Hélio Andrade, 36 anos, é um dos três organizadores destes encontros que acontecem há 10 anos e se replicam em outras cidades do país. Diz que nos dias bons podem juntar-se ali meia centena de pessoas até à meia-noite. “Funcionamos como uma segunda família e até há casos em que as pessoas se encontram fora deste contexto.” Hélio acumula mais de 500 títulos, alguns deles guardados num armazém do café.
O mundo português
Gil d’Orey, 48 anos, acaba de chegar da maior feira de jogos de tabuleiro, em Essen, na Alemanha (150 mil visitantes por dia).
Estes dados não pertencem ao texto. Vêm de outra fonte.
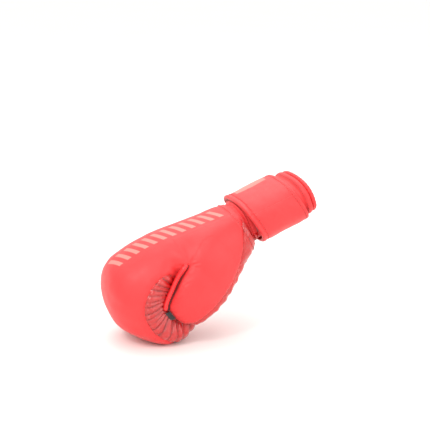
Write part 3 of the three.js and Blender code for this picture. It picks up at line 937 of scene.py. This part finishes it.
s = np.linspace(CUFF_START, CUFF_END, 70)
base = cuff_level(s)[:, None]
round_end = 1.6 * (1 - np.sqrt(1 - np.clip((s - CUFF_END + 3) / 3, 0, 1) ** 2 + 1e-9))[:, None]
wave = 0.35 * rippled(sleeve(s, turn_all, base), 24, 21)
puff = 0.7 * np.sin(pi * np.clip((s - 71) / 9, 0, 1))[:, None]
obj = cuff_piece("cuff_leather", s, base + wave + puff - round_end, base - CUFF_WALL + 1.3, MATTE,
                 ["cuff_cover", "cuff_foam"])
s = np.linspace(CUFF_START - 0.5, CUFF_END + 0.5, 50)
base = cuff_level(s)[:, None] - CUFF_WALL
wave = 0.3 * rippled(sleeve(s, turn_all, base), 15, 22)
cuff_piece("cuff_cloth", s, base + CLOTH_THICK + wave, base + wave, CLOTH, ["cuff_lining"])

# binding round the cuff's mouth
angles = section_angles(*SLIT_SPAN, 260)
y, z = ring(angles, MOUTH_LEVEL - CUFF_WALL / 2)
path = np.stack([np.full(len(angles), CUFF_END + 3.2), y, z], 1)
out = unit(path * [0, 1, 1])
a = np.arange(BINDING_SIDES) * 2 * pi / BINDING_SIDES
puckers = 1 + 0.05 * np.sin(np.arange(len(angles)) * 0.9) + 0.04 * ripple(path, 8, 23)
rings = path[:, None] + (3.75 * np.cos(a))[None, :, None] * out[:, None] * puckers[:, None, None]
rings[..., 0] += 2.9 * np.sin(a) * puckers[:, None]
closed = sheet_quads(len(angles), BINDING_SIDES, True)
end_ring = (len(angles) - 1) * BINDING_SIDES
caps = [tuple(range(BINDING_SIDES)), tuple(end_ring + i for i in reversed(range(BINDING_SIDES)))]
obj = make("cuff_edge_roll", from_cuff(rings.reshape(-1, 3)), [tuple(q) for q in closed[:, ::-1]] + caps,
           MATTE)
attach(obj, "cuff")
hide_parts("cuff_binding")

# ---- neck, its shape bent at the wrist ----
s = np.linspace(-17.5, CUFF_START + 2.5, 60)
angles = section_angles(270, 630, 200)[:-1]
mid = np.minimum(s, 0) * np.tan(DROOP)
ribs = (0.5 - 1.5 * bell(s + 5.5, 0.9) - 1.3 * bell(s + 1.5, 0.8) + 0.7 * bell(s + 3.5, 1.4))[:, None]
grow = (CUFF_HIGH - 1.4 * smooth(s, -12, 6))[:, None]


def neck_grid(level):
    """Grid of points in the cuff's axes at a level, which stands up over the palm and the back."""
    ss, aa = np.meshgrid(s, angles, indexing="ij")
    c, sn = np.cos(np.radians(aa)), np.sin(np.radians(aa))
    level = level + 2.3 * smooth(np.abs(sn), 0.1, 0.8) * smooth(ss, -9, -3) * (1 - smooth(ss, 3, 7))
    wide = (level + 12.2) * np.sign(c) * np.abs(c) ** 0.8
    high = level * np.sign(sn) * np.abs(sn) ** 0.8
    return np.stack([ss, wide, high + mid[:, None]], -1)


wave = 0.35 * ripple(neck_grid(grow).reshape(-1, 3), 12, 31).reshape(len(s), -1)
v, f = shell(neck_grid(grow + ribs + wave), neck_grid(grow - 2), True)
obj = make("neck_leather", from_cuff(v), f, MATTE)
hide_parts("neck_band")
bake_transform(obj)
# a ribbed gusset on part of the neck
part = slice(14, 52), slice(int(len(angles) * 0.80), int(len(angles) * 0.92))
pick = neck_grid(grow + ribs + wave)[part]
out_by = neck_grid(grow + ribs + wave + 1)[part] - pick
lines = 0.45 + 0.55 * np.abs(np.sin(np.arange(pick.shape[1]) * pi / 2.6))[None, :, None]
number = np.arange(pick.shape[0])
rim = np.minimum(1, 0.3 + np.minimum(number, number[::-1]) / 5)[:, None, None]
v, f = shell(pick + out_by * lines * 2.2 * rim, pick - out_by * 0.4)
obj = make("neck_gusset", from_cuff(v), f, PATENT)
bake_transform(obj)

# ---- strap ----
STRAP_IN = CUFF_HIGH + STRAP_OFF


def skewed(grid):
    """The strap runs a little forward over the back of the wrist."""
    grid = grid.copy()
    grid[..., 0] -= STRAP_SKEW * smooth(grid[..., 2], -30, 30)
    return grid


def strap_height(s):
    """The strap's outer face along its width: a rolled front hem, a flat field and a sewn rear hem."""
    d = s - STRAP_START
    roll = 1.1 * np.sqrt(np.clip(1 - ((d - 2.7) / 2.7) ** 2, 0, 1))
    groove = -0.55 * bell(d - 6.3, 0.7) - 0.4 * bell(d - (STRAP_WIDTH - 5), 0.6)
    field = 0.5 * smooth(d, 6, 14) * (1 - smooth(d, STRAP_WIDTH - 14, STRAP_WIDTH - 5))
    edge = -1.5 * (1 - np.sqrt(np.clip(1 - ((d - STRAP_WIDTH + 1.6) / 1.6).clip(0, 1) ** 2, 0, 1)))
    front = -1.5 * (1 - np.sqrt(np.clip(1 - ((1.6 - d) / 1.6).clip(0, 1) ** 2, 0, 1)))
    return roll + groove + field + edge + front


def strap_piece(name, span, round_start, round_end, nodes):
    """One leather of the strap, between two angles. Its mesh is finer along the two hems."""
    across_strap = [np.linspace(0, 8, 26), np.linspace(8, 58, 34), np.linspace(58, STRAP_WIDTH, 20)]
    s = STRAP_START + np.unique(np.concatenate(across_strap))
    length = (span[1] - span[0]) * 1.05
    angles = section_angles(*span, int(length / 1.2))
    y, z = ring(angles, STRAP_IN)
    arc = np.concatenate([[0], np.cumsum(np.hypot(np.diff(y), np.diff(z)))])
    grid = sleeve(s, angles, STRAP_IN)
    wave = 0.45 * rippled(grid, 34, 41) + 0.12 * rippled(grid, 9, 42)
    outer = STRAP_IN + STRAP_THICK + strap_height(s)[:, None] + wave * smooth(s, 8, 20)[:, None]
    for do, d in ((round_start, arc), (round_end, arc[-1] - arc)):
        if do:
            outer = outer - 2.4 * (1 - np.sqrt(1 - ((2.4 - d) / 2.4).clip(0, 1) ** 2))[None, :]
    v, f = shell(skewed(sleeve(s, angles, outer)), skewed(sleeve(s, angles, STRAP_IN)))
    # the flat map covers the back of the wrist, and the rest lies off its marks
    over = np.where((angles > 30) & (angles < 125), y, -99)
    flat = np.stack(np.meshgrid(s - STRAP_START, over, indexing="ij"), -1).reshape(-1, 2)
    flat = np.concatenate([flat] * 2)
    obj = make(name, from_cuff(v), f, MATTE_STRAP, flat)
    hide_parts(*nodes)
    return obj


def seam(name, span, s, level, skew=True):
    """A row of stitches along the section at one place along the cuff."""
    angles = section_angles(*span, 300)
    path = sleeve([s], angles, level)[0]
    out_by = np.array(ring(angles, level + 1)) - np.array(ring(angles, level))
    facing = unit(np.stack([np.zeros(len(angles)), *out_by], 1))
    v, f = stitches(skewed(path) if skew else path, facing)
    obj = make(name, from_cuff(v), f, THREAD)
    return obj


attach(seam("cuff_thread", (275, 625), 73.2, 24.9, False), "cuff")

obj = strap_piece("strap_side_leather", (SPLIT, ROOT[1]), False, True, ["strap_root", "strap_side_panel"])
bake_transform(obj)
HEMS = (("front", STRAP_START + 7.6), ("rear", STRAP_START + STRAP_WIDTH - 4.2))
for place, s in HEMS:
    level = STRAP_IN + STRAP_THICK + float(strap_height(np.array([s]))[0]) + 0.1
    obj = seam("strap_side_thread_" + place, (SPLIT, ROOT[1] - 4), s, level)
    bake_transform(obj)
    obj = seam("strap_tip_thread_" + place, (TIP[0] + 5, SPLIT), s, level)
    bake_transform(obj)
obj = strap_piece("strap_tip_leather", (TIP[0], SPLIT), True, False, ["strap_tip_panel"])
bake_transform(obj)

# hook and loop tape
for name, body, span, level in (("hook_patch", "strap_tip", (30, 122), STRAP_IN - PATCH - GAP),
                                ("loop_patch", "cuff", (26, 128), CUFF_HIGH + GAP)):
    angles = section_angles(*span, 90)
    s = np.linspace(STRAP_START + 6, STRAP_START + STRAP_WIDTH - 6, 60)
    fuzz = 0.1 * rippled(sleeve(s, angles, level), 2.2, 51)
    outer = sleeve(s, angles, level + PATCH + 0.15 * fuzz)
    v, f = shell(skewed(outer), skewed(sleeve(s, angles, level + fuzz)))
    obj = make(name.replace("patch", "tape"), from_cuff(v), f, LOOP)
    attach(obj, body)
    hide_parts(name)

# CAD nodes that stay, in better materials
for name, material in (("grip_bar", CLOTH), ("thumb_lining", CLOTH), ("strap_tack", MATTE)):
    node = frame["nodes"][name]
    node.data.materials.clear()
    node.data.materials.append(material)

# ---- floor, light and camera ----
PALE, PALE_DARK = linear(240, 236, 233), linear(237, 233, 230)
floor_mat = Shader("floor", PALE, 0.6)
floor_mat = floor_mat.finish(floor_mat.mix(floor_mat.noise(3, 2), PALE, PALE_DARK))
bpy.ops.mesh.primitive_plane_add(size=60, location=(0, 0, -0.0002))
floor = bpy.context.object
floor.name = "floor"
floor.data.materials.append(floor_mat)

world = bpy.data.worlds.new("studio")
bpy.context.scene.world = world
world.use_nodes = True
sky = world.node_tree
nodes, links = sky.nodes, sky.links
split = nodes.new("ShaderNodeSeparateXYZ")
links.new(nodes.new("ShaderNodeTexCoord").outputs["Generated"], split.inputs[0])
rise = nodes.new("ShaderNodeMapRange")
links.new(split.outputs["Z"], rise.inputs["Value"])
for key, v in (("From Min", 0.05), ("From Max", 0.75), ("To Min", 0.95), ("To Max", 1.32)):
    rise.inputs[key].default_value = v
nodes["Background"].inputs["Color"].default_value = (1.0, 0.985, 0.975, 1)
links.new(rise.outputs["Result"], nodes["Background"].inputs["Strength"])


def area(name, location, target, size, power, colour=(1, 1, 1)):
    """A round area light, in metres and watts, that faces the target."""
    light = bpy.data.lights.new(name, "AREA")
    light.shape, light.size, light.energy, light.color = "DISK", size, power, colour
    lamp = bpy.data.objects.new(name, light)
    bpy.context.scene.collection.objects.link(lamp)
    lamp.location = location
    lamp.rotation_euler = (Vector(target) - Vector(location)).to_track_quat("-Z", "Y").to_euler()


area("key", (-1.0, -1.3, 1.7), (0, 0, 0.08), 1.6, 15, (1, 0.98, 0.96))
area("fill", (1.4, -1.7, 0.9), (0, 0, 0.1), 1.6, 14, (1, 0.97, 0.95))
area("glint", (-1.1, -0.9, 1.5), (0, 0, 0.1), 0.32, 7)
area("top", (0.1, 0.7, 1.8), (0, 0, 0.1), 1.6, 12)

AZIMUTH, ELEVATION, DISTANCE = radians(-20), radians(15), 1.275
view_from = np.array([sin(AZIMUTH) * cos(ELEVATION), -cos(AZIMUTH) * cos(ELEVATION), sin(ELEVATION)])
right = np.array([cos(AZIMUTH), sin(AZIMUTH), 0])
up = np.cross(view_from, right)
aim = np.array([0, 0, 0.085]) + right * 0.0087 + up * 0.0634
camera = bpy.data.objects.new("camera", bpy.data.cameras.new("camera"))
bpy.context.scene.collection.objects.link(camera)
bpy.context.scene.camera = camera
camera.data.lens = 85
camera.data.sensor_width = 36
camera.location = aim + view_from * DISTANCE
camera.rotation_euler = Vector(tuple(-view_from)).to_track_quat("-Z", "Y").to_euler()
bpy.context.scene.view_settings.view_transform = "Standard"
Mas não foi de lá que trouxe o entusiasmo quando se põe a falar do tema. É criador de vários títulos portugueses com algum sucesso internacional e um dos sócios da MesaBoardgames, uma editora que nasceu em 2010 (Caravelas, Panamax, I Love Portugal). Gil nota que os jogadores já deixaram de ser, exclusivamente, geeks, sem vida social. Hoje, toda a gente se senta em frente ao tabuleiro, do avô ao neto. Enquanto editor, anda sempre à procura de quem tenha uma boa ideia, de preferência já desenvolvida e testada, para a lançar no mercado. No entanto, como não existem fábricas em Portugal, tem de mandá-las para a Alemanha. “Os nossos títulos vão competir lá em casa com a Playstation, por isso têm de ser apelativos. Os meus jogos são todos inclusivos e nunca desenvolvo perguntas. Só o simples ato de se estar à volta de uma mesa já é educativo e vantajoso em relação ao computador – ensina-nos a gerir derrotas e vitórias, a olhar nos olhos do outro, a falar com as pessoas.”
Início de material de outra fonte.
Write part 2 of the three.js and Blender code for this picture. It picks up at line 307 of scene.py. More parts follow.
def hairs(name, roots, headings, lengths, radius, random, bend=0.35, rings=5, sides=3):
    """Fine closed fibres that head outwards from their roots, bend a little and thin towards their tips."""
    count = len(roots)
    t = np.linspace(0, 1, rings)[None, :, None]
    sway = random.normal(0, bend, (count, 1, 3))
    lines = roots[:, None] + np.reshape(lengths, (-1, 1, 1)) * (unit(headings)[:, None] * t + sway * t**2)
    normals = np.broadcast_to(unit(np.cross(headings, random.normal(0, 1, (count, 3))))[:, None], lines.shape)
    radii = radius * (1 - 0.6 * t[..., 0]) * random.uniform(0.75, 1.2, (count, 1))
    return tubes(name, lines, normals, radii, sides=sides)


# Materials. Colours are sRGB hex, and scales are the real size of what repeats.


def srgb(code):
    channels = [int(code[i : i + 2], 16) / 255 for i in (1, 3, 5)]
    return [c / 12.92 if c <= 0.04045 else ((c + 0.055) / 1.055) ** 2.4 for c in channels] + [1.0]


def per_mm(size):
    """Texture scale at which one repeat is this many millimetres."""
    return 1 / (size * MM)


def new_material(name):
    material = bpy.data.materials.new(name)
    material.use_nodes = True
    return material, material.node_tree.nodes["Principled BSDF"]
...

O mercado nacional, ainda pequeno, teima em crescer a um ritmo de dois dígitos por ano, desde 2013. A editora Devir, por exemplo, já lançou, em 2016, 20 novos títulos, o que faz com que o seu catálogo seja agora de 70 jogos. “Estamos neste momento muito dependentes dos hipermercados para conseguir volume de vendas”, lamenta Sofia Leal, do marketing. A sua concorrente Morapiaf tem alguns bestsellers em carteira, como o Dobble, Dixit ou Jungle Speed. E estão prestes a lançar a versão nacional do Ticket to Ride, que já vendeu 21 mil unidades em Inglaterra, só este ano.
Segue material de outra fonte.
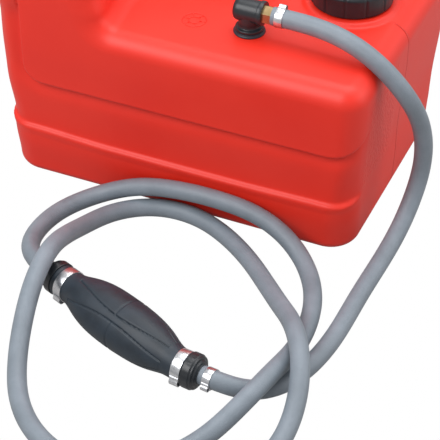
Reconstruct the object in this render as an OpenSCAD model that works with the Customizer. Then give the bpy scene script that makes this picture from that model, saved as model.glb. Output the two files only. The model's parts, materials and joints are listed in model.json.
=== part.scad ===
// Portable outboard fuel tank with its filler cap, pickup fitting, hose line and primer bulb.
// Millimetres. +X runs along the tank towards the filler cap, -Y is the long side that faces
// the coiled hose and +Z is up. The origin is the bottom centre of the tank on the floor.

/* [Tank body] */
// Length of the tank over its bumper band
tank_length = 345; // [320:1:400]
// Width of the tank over its bumper band
tank_width = 236; // [220:1:280]
// Height of the low part of the top
tank_height = 178; // [165:1:200]
// Height of the raised block at the handle end
block_height = 222; // [212:1:236]
// Position along X of the step between the block and the low top
block_edge = -66; // [-80:1:-50]
// Length over which the step falls
block_slope = 20; // [14:1:28]
// Plan radius of the vertical corners
corner_radius = 26; // [20:1:36]
// Radius of the shoulder all round the top
shoulder_radius = 18; // [12:1:22]
// Radius of the edge round the bottom
bottom_radius = 10; // [6:1:14]
// Thickness of the moulded wall
tank_wall = 3.5; // [2.5:0.1:5]
// Height of the top of the bumper band
band_top = 51; // [44:1:58]
// How far the belt above the band is set in
belt_inset = 3.5; // [2:0.1:6]
// Height of the bottom edge of the upper side panel
panel_bottom = 106; // [98:1:114]
// How far the upper side panel stands proud
panel_proud = 4; // [2:0.1:5]

/* [Carrying handle] */
// Height of the top of the handle
handle_top = 236; // [232:1:246]
// Width of the grip across the tank
handle_width = 32; // [26:1:38]
// Depth of the grip
handle_depth = 22; // [18:1:24]
// Position of the handle along Y
handle_y = 18; // [5:1:25]
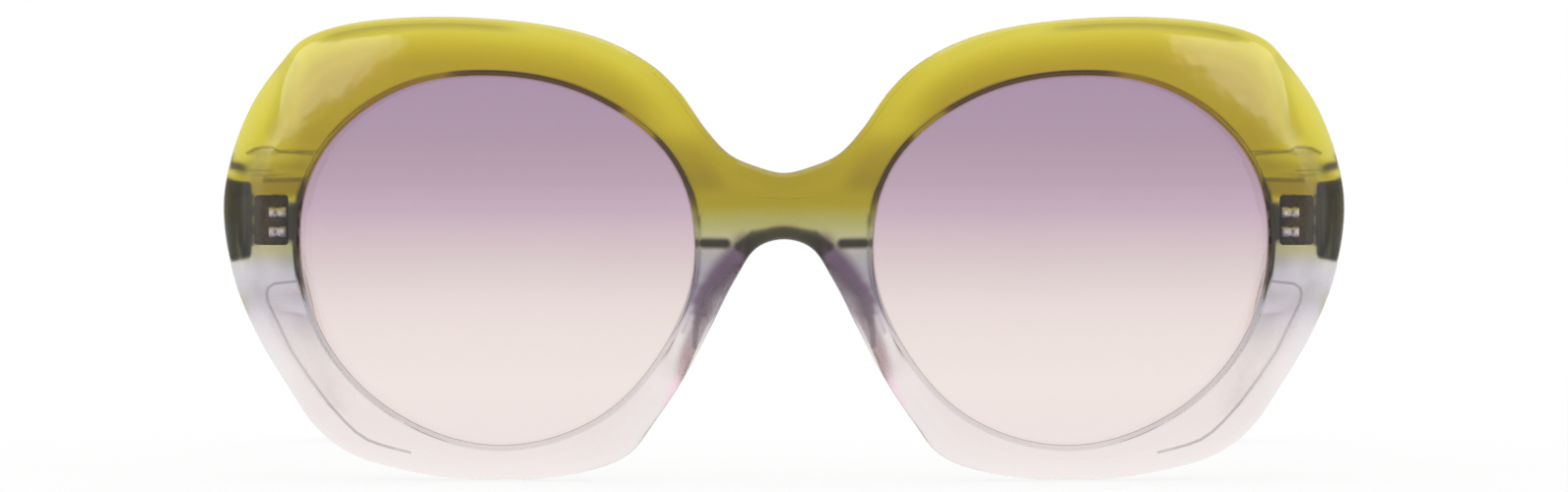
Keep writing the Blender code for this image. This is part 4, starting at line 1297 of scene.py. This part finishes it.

Com o texto a terminar, recolham-se os dados. Mas antes, ditam as regras que se desfaçam mitos acerca deste tipo de jogos: não são apenas para crianças (o mercado adulto é bem maior); existem uns rápidos, que se disputam por pura diversão; e há vida além do que se vende na grande distribuição, pois nem tudo se resume ao velhinho Monopólio, manifestamente entediante para os padrões atuais.